Entries with model source code
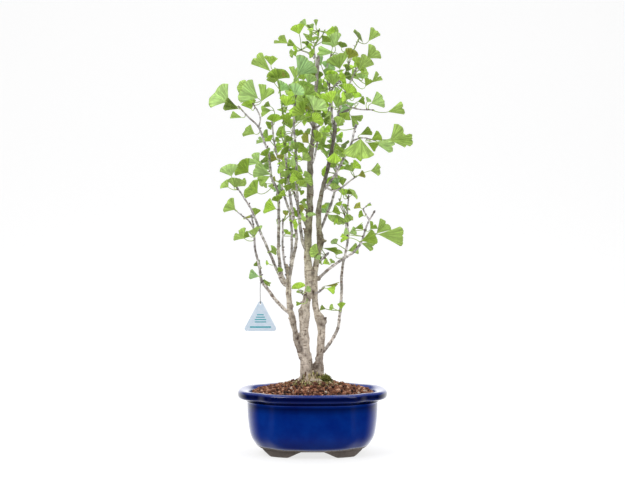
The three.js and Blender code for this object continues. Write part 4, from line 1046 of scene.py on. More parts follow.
def rootRows():
    # six surface roots fanned round the foot that dip into the soil, then three deep ones
    draw = seeded(77)
    rows = []
    for i in range(6):
        turn = math.radians(-160 + 320 / 6 * i + 14 * next(draw))
        reach = 30 + 22 * next(draw)
        bend = 0.5 * (next(draw) - 0.5)
        stations = [[0.05, 116, 5], [0.36, 123, 4.2], [0.68, 117, 2.9], [1, 106, 1.6]]
        headings = [turn + bend * share for share, _, _ in stations]
        rows.append([
            [reach * share * math.cos(heading), reach * share * math.sin(heading), height, radius]
            for heading, (share, height, radius) in zip(headings, stations)
        ])
    for i in range(3):
        turn = math.radians(120 * i + 35)
        reach = 52 + 20 * next(draw)
        rows.append([
            [0, 0, 98, 6], [reach * 0.45 * math.cos(turn), reach * 0.45 * math.sin(turn), 74, 3.4],
            [reach * math.cos(turn), reach * 0.8 * math.sin(turn), 44, 1.4],
        ])
    return rows


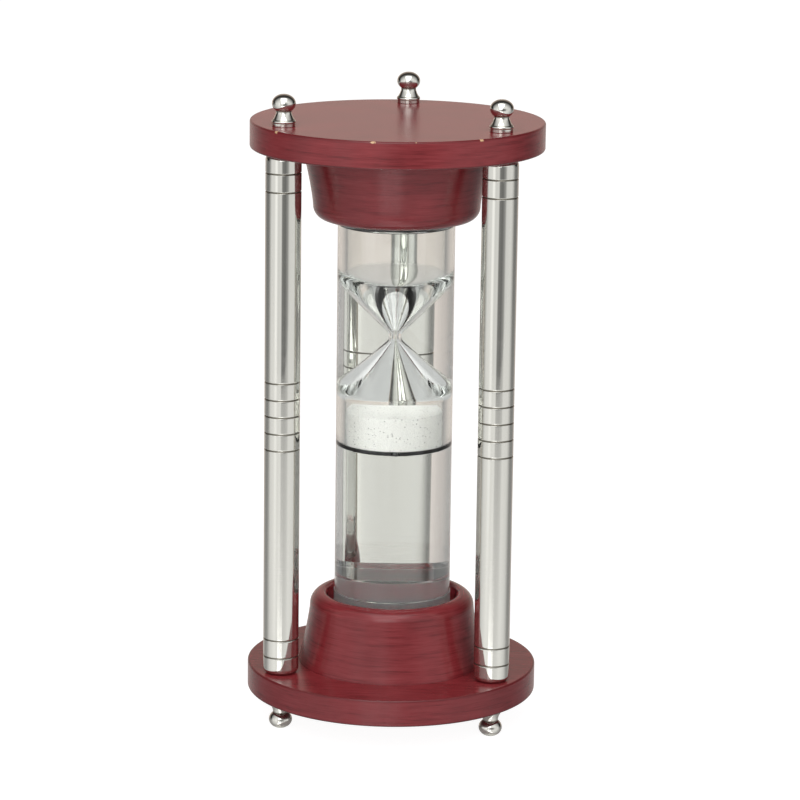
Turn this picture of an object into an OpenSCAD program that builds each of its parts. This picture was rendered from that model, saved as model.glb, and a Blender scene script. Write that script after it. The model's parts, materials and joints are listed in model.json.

- WORK TO BE COMPLETED:
Generate an exact reproduction of all entries.

- WRITTEN RESPONSE:
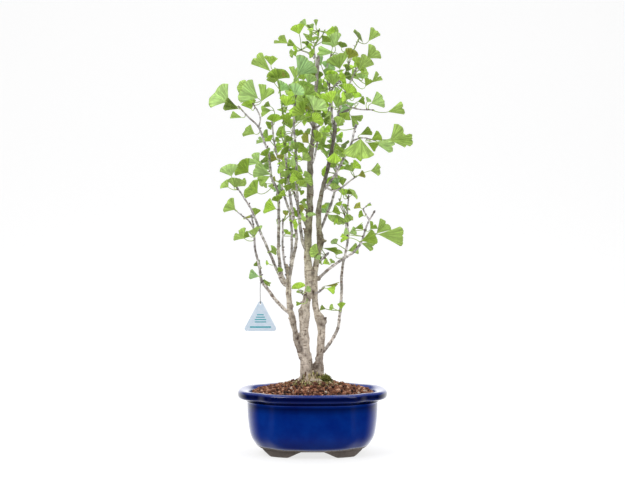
The three.js and Blender code for this object continues. Write part 4, from line 1046 of scene.py on. More parts follow.
def rootRows():
    # six surface roots fanned round the foot that dip into the soil, then three deep ones
    draw = seeded(77)
    rows = []
    for i in range(6):
        turn = math.radians(-160 + 320 / 6 * i + 14 * next(draw))
        reach = 30 + 22 * next(draw)
        bend = 0.5 * (next(draw) - 0.5)
        stations = [[0.05, 116, 5], [0.36, 123, 4.2], [0.68, 117, 2.9], [1, 106, 1.6]]
        headings = [turn + bend * share for share, _, _ in stations]
        rows.append([
            [reach * share * math.cos(heading), reach * share * math.sin(heading), height, radius]
            for heading, (share, height, radius) in zip(headings, stations)
        ])
    for i in range(3):
        turn = math.radians(120 * i + 35)
        reach = 52 + 20 * next(draw)
        rows.append([
            [0, 0, 98, 6], [reach * 0.45 * math.cos(turn), reach * 0.45 * math.sin(turn), 74, 3.4],
            [reach * math.cos(turn), reach * 0.8 * math.sin(turn), 44, 1.4],
        ])
    return rows


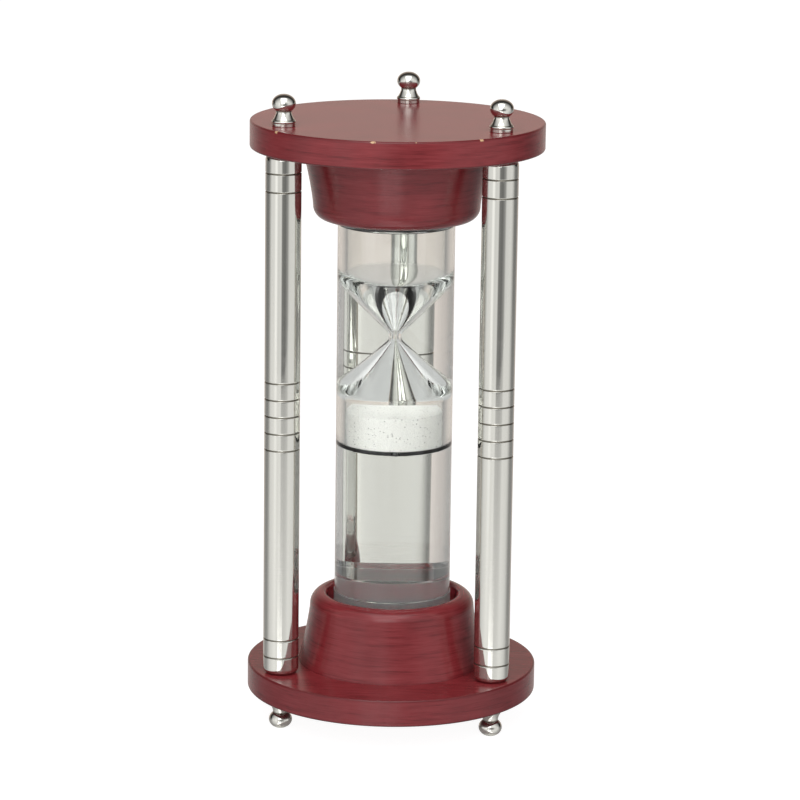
Turn this picture of an object into an OpenSCAD program that builds each of its parts. This picture was rendered from that model, saved as model.glb, and a Blender scene script. Write that script after it. The model's parts, materials and joints are listed in model.json.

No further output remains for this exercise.